SRI LANKA | Tuesday, 26 May 2015 | Views [180] | Scholarship Entry

I came to Sri Lanka during pilgrimage season, a time of year when thousands of religious devotees make a seven kilometer climb up over 5500 steps to the top of one of the tallest mountains in the country - Sri Pada; in the native language, it is Samanalakande - where butterflies go to die.

The pilgrimage is made in the middle of the night, to arrive at the summit in time for sunrise. It starts out peacefully, at a temple where monks tie white strings around your wrist and bless you, marking you with good luck for the journey ahead.

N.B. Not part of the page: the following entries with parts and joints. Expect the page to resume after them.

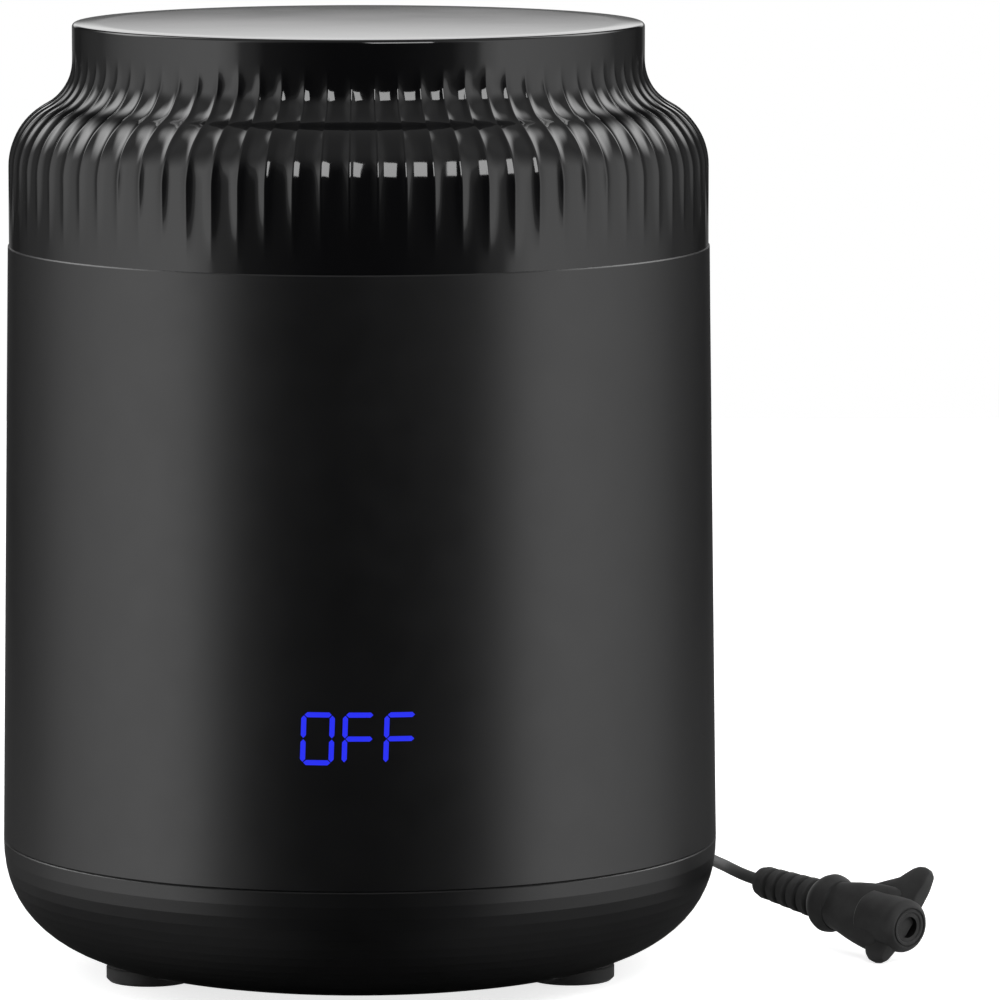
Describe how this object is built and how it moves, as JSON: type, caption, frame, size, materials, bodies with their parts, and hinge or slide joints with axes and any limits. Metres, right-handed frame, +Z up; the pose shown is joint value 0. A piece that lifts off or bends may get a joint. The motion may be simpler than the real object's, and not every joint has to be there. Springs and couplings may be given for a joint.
{
  "type": "filament dryer box",
  "caption": "Upright jar-shaped filament dryer with a fluted lift-off lid, a heated round spool chamber with rollers, a fan, a hidden display and a cord with a round connector.",
  "frame": {"origin": "centre of the body on the surface that the dryer stands on", "axes": "+Z up along the body's axis, -Y towards the display, +X to the right as seen from the front"},
  "size_m": [0.3025, 0.329, 0.3063],
  "materials": {
    "body_black": "satin black",
    "lid_smoke": "very dark smoke, polished",
    "seal_silicone": "matt",
    "foot_rubber": "matt",
    "screw_steel": "zinc plated",
    "bearing_steel": "ground",
    "liner_charcoal": "fine texture",
    "roller_plastic": "smooth",
    "duct_plastic": "heat-resistant plastic",
    "heater_aluminium": "plain",
    "fuse_ceramic": "plain",
    "fan_black": "satin",
    "coil_copper": "enamelled",
    "magnet_grey": "plain",
    "board_green": "solder mask",
    "transformer_tape": "tape",
    "relay_blue": "plain",
    "capacitor_black": "sleeve",
    "terminal_green": "plain",
    "display_black": "plain",
    "segment_blue": "light guide",
    "ribbon_grey": "plain",
    "cord_black": "flexible, satin",
    "contact_dark": "dark plated"
  },
  "bodies": {
    "housing": {"outer_shell": "body_black", "base_shell": "body_black", "rubber_feet": "foot_rubber", "base_screws": "screw_steel", "chamber_liner": "liner_charcoal", "floor_grille": "liner_charcoal", "roller_cradle": "liner_charcoal", "cradle_screws": "screw_steel", "roller_axles": "bearing_steel", "axle_clips": "screw_steel", "bearing_inner_rings": "bearing_steel", "heater_duct": "duct_plastic", "duct_screws": "screw_steel", "heater_frame": "duct_plastic", "heater_fins": "heater_aluminium", "heater_bars": "heater_aluminium", "thermal_fuse": "fuse_ceramic", "fan_frame": "fan_black", "fan_stator": "coil_copper", "fan_screws": "screw_steel", "control_board": "board_green", "board_screws": "screw_steel", "power_transformer": "transformer_tape", "heater_relay": "relay_blue", "power_capacitors": "capacitor_black", "terminal_block": "terminal_green", "display_board": "board_green", "display_module": "display_black", "display_segments": "segment_blue", "touch_springs": "bearing_steel", "display_ribbon": "ribbon_grey", "sensor_board": "board_green", "sensor_cap": "liner_charcoal", "filament_outlet": "liner_charcoal", "outlet_nut": "liner_charcoal", "cord_gland": "cord_black", "gland_nut": "cord_black", "mains_lead": "cord_black", "cord_lead": "cord_black", "cord_coil": "cord_black", "cord_tail": "cord_black", "connector_body": "cord_black", "connector_sleeve": "contact_dark"},
    "lid": {"lid_shell": "lid_smoke", "lid_seal": "seal_silicone"},
    "fan_rotor_unit": {"fan_rotor": "fan_black", "fan_magnet": "magnet_grey", "fan_shaft": "bearing_steel"},
    "front_roller_unit": {"front_roller": "roller_plastic", "front_roller_sleeves": "foot_rubber", "front_bearings": "bearing_steel"},
    "rear_roller_unit": {"rear_roller": "roller_plastic", "rear_roller_sleeves": "foot_rubber", "rear_bearings": "bearing_steel"}
  },
  "joints": [
    {"name": "lid_lift", "type": "slide", "parent": "housing", "child": "lid", "axis": [0, 0, 1], "range_m": [0, 0.09]},
    {"name": "fan_spin", "type": "hinge", "parent": "housing", "child": "fan_rotor_unit", "pos_m": [0, 0, 0.036], "axis": [0, 0, 1], "continuous": true},
    {"name": "front_roller_spin", "type": "hinge", "parent": "housing", "child": "front_roller_unit", "pos_m": [0, -0.045, 0.0745], "axis": [1, 0, 0], "continuous": true},
    {"name": "rear_roller_spin", "type": "hinge", "parent": "housing", "child": "rear_roller_unit", "pos_m": [0, 0.045, 0.0745], "axis": [1, 0, 0], "continuous": true}
  ]
}
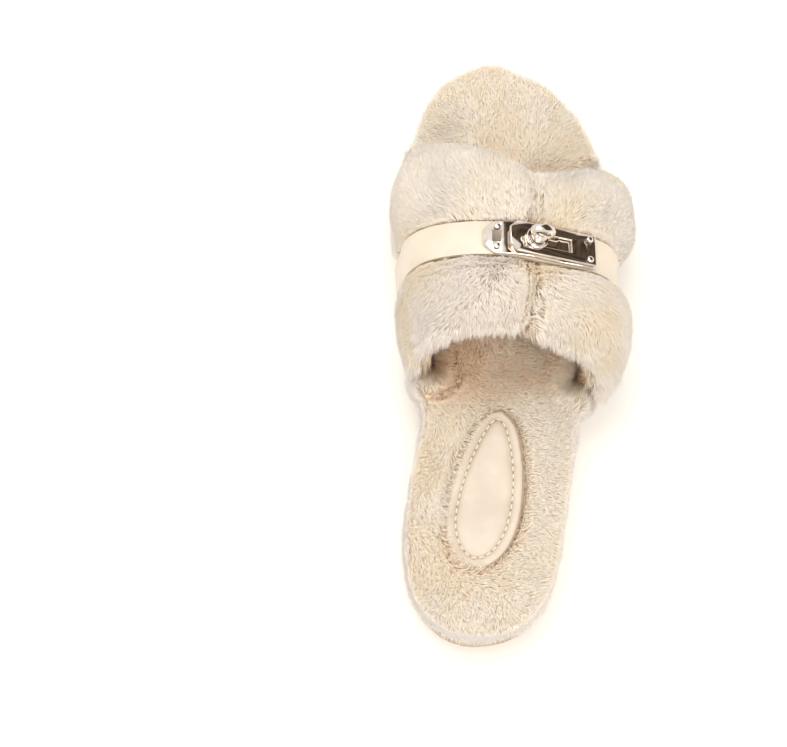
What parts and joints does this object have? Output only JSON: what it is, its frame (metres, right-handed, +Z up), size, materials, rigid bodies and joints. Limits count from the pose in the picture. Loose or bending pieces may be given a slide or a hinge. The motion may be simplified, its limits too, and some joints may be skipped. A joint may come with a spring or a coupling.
{
  "type": "house slipper",
  "caption": "Right-foot open-back house slide with a long-pile faux-fur upper, plush footbed, padded heel patch and a strap with a turn-lock buckle.",
  "frame": {"origin": "on the ground under the middle of the slipper's bounding box", "axes": "+Z up, +Y towards the toe, +X towards the outer side of the foot; the big-toe side is -X"},
  "size_m": [0.104, 0.2612, 0.0827],
  "materials": {
    "outsole_rubber": "matte",
    "sole_foam": "matte",
    "soft_foam": "matte",
    "insole_board": "matte",
    "short_fur": "matte",
    "long_fur": "matte",
    "lining_fur": "matte",
    "interlining": "matte",
    "strap_backing": "matte",
    "strap_leather": "satin",
    "pad_leather": "satin",
    "thread": "matte",
    "polished_metal": "polished",
    "brushed_metal": "satin"
  },
  "bodies": {
    "slipper": {"outsole": "outsole_rubber", "midsole": "sole_foam", "insole_board": "insole_board", "footbed_foam": "soft_foam", "footbed_fur": "short_fur", "heel_pad_foam": "soft_foam", "heel_pad_cover": "pad_leather", "heel_pad_stitching": "thread", "upper_lining": "lining_fur", "upper_interlining": "interlining", "seam_tape": "interlining", "centre_seam_thread": "thread", "upper_fur_medial": "long_fur", "upper_fur_lateral": "long_fur", "strap_backing": "strap_backing", "strap_cover": "strap_leather", "base_plate": "brushed_metal", "hasp_plate": "polished_metal", "base_rivet_1": "polished_metal", "base_rivet_2": "polished_metal", "hasp_rivet_1": "polished_metal", "hasp_rivet_2": "polished_metal", "base_rivet_1_washer": "brushed_metal", "base_rivet_2_washer": "brushed_metal", "hasp_rivet_1_washer": "brushed_metal", "hasp_rivet_2_washer": "brushed_metal", "lock_post": "polished_metal", "lock_collar": "polished_metal", "wave_washer": "brushed_metal"},
    "knob": {"turn_knob": "polished_metal"}
  },
  "joints": [
    {"name": "knob_turn", "type": "hinge", "parent": "slipper", "child": "knob", "pos_m": [0.00974, 0.02865, 0.075], "axis": [0.3645, 0.1286, 0.9223], "range_deg": [0, 90]}
  ]
}
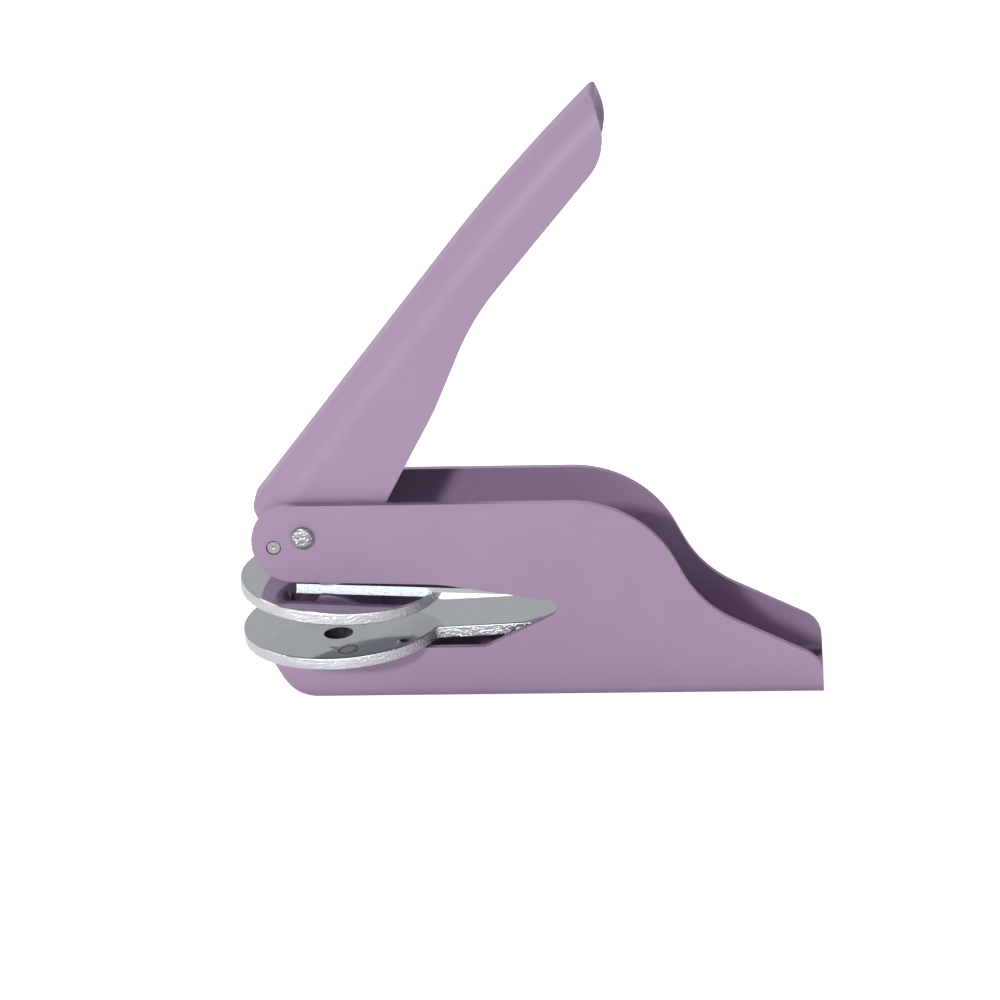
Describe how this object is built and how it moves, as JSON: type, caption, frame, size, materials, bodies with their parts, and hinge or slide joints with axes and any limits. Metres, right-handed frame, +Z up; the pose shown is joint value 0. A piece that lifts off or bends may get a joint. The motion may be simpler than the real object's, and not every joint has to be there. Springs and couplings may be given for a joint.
{
  "type": "seal embosser",
  "caption": "Hand-held seal embosser: a bent sheet base with two side walls, a hinged channel lever, and two round jaws around a paper throat.",
  "frame": {"origin": "centre of the flat underside of the base, half way along its length and across its width", "axes": "+Z up; +X along the base from the jaws to the rear, the side where the lever's grip lies; +Y across, away from the side that the picture shows"},
  "size_m": [0.1238, 0.0432, 0.1312],
  "materials": {
    "frame_paint": "fine matte powder coat",
    "lever_paint": "fine matte powder coat",
    "jaw_chrome": "bright chrome, sheared rims",
    "leaf_steel": "bright chrome on spring steel",
    "rivet_steel": "plated, satin",
    "bush_steel": "turned",
    "pin_steel": "turned end with a centre mark",
    "spring_steel": "drawn wire",
    "block_steel": "plated, satin",
    "screw_steel": "plated, satin"
  },
  "bodies": {
    "frame": {"frame_channel": "frame_paint", "pivot_rivet": "rivet_steel", "pivot_bush": "bush_steel", "stop_pin": "pin_steel", "lower_jaw": "jaw_chrome", "jaw_spacer": "block_steel", "clamp_plate": "block_steel", "heel_block": "block_steel", "jaw_rivet_near": "rivet_steel", "jaw_rivet_far": "rivet_steel", "jaw_screw": "screw_steel", "lock_washer": "screw_steel", "heel_screw_front": "screw_steel", "heel_screw_rear": "screw_steel"},
    "lever": {"handle_lever": "lever_paint", "torsion_spring": "spring_steel"},
    "upper_jaw": {"upper_disc": "jaw_chrome", "leaf_spring": "leaf_steel", "disc_rivet": "rivet_steel", "locating_rivet": "rivet_steel"}
  },
  "joints": [
    {"name": "handle_press", "type": "hinge", "parent": "frame", "child": "lever", "pos_m": [-0.05393, 0, 0.03744], "axis": [0, 1, 0], "range_deg": [0, 40], "stiffness_Nm_per_rad": 0.3, "springref_deg": -20.05, "deforming": ["torsion_spring"]},
    {"name": "jaw_close", "type": "hinge", "parent": "frame", "child": "upper_jaw", "pos_m": [-0.0115, 0, 0.02347], "axis": [0, 1, 0], "range_deg": [-4.78, 0], "deforming": ["leaf_spring"]}
  ],
  "couplings": [
    {"joint": "jaw_close", "follows": "handle_press", "ratio": -0.119}
  ]
}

From the bottom, all you see is a chain of lights climbing across the night sky, lighting up the trail and stretching on for an intimidatingly long time. But on the trail itself, Buddhist flags hang above the uneven stairs, and tea shops stay open all night for the pilgrims, some who are missing legs and doing the trail on crutches, some no older than five years, and many taking the thousands of stairs without any shoes at all. I am young and in shape, climbing with good hiking shoes, and I found it difficult; I cannot imagine how difficult it would be for the older man whose arms shook as he managed his crutches, and the toddlers whose legs were barely long enough to reach the next step.

That level of faith is incredible. They put their bodies through this every year in spite of any obstacle, out of pure devotion. Struggling up the mountain and still managing to add their own verse to the chorus of Buddhist chants that carried us all to the peak, still managing to reach that peak and bow their heads in prayer, giving themselves up to their religion.

Eventually, a horizon began to appear, and surrounding mountain peaks poked through the hazy clouds. A monk stood out from the crowd and started chanting, and though it was hundreds of people joining their voices with his, it came together as a singular thread, lassoing the sun and pulling it into sight. As the sun finally peaked over a distant mountain, a silence fell over everyone. I have seen many sunrises, and none have moved me as much as this. We all stood as one at the top of that mountain, looking out at the misty, golden sky, and it was beautiful.

When the sun at last stood full and proud, a group of white-robed Buddhists emerged carrying various objects, bringing them into the temple behind us where many pilgrims had gathered. A ceremony was held in the native language, and then we all descended, legs shaking the whole way down, sore, but completely content.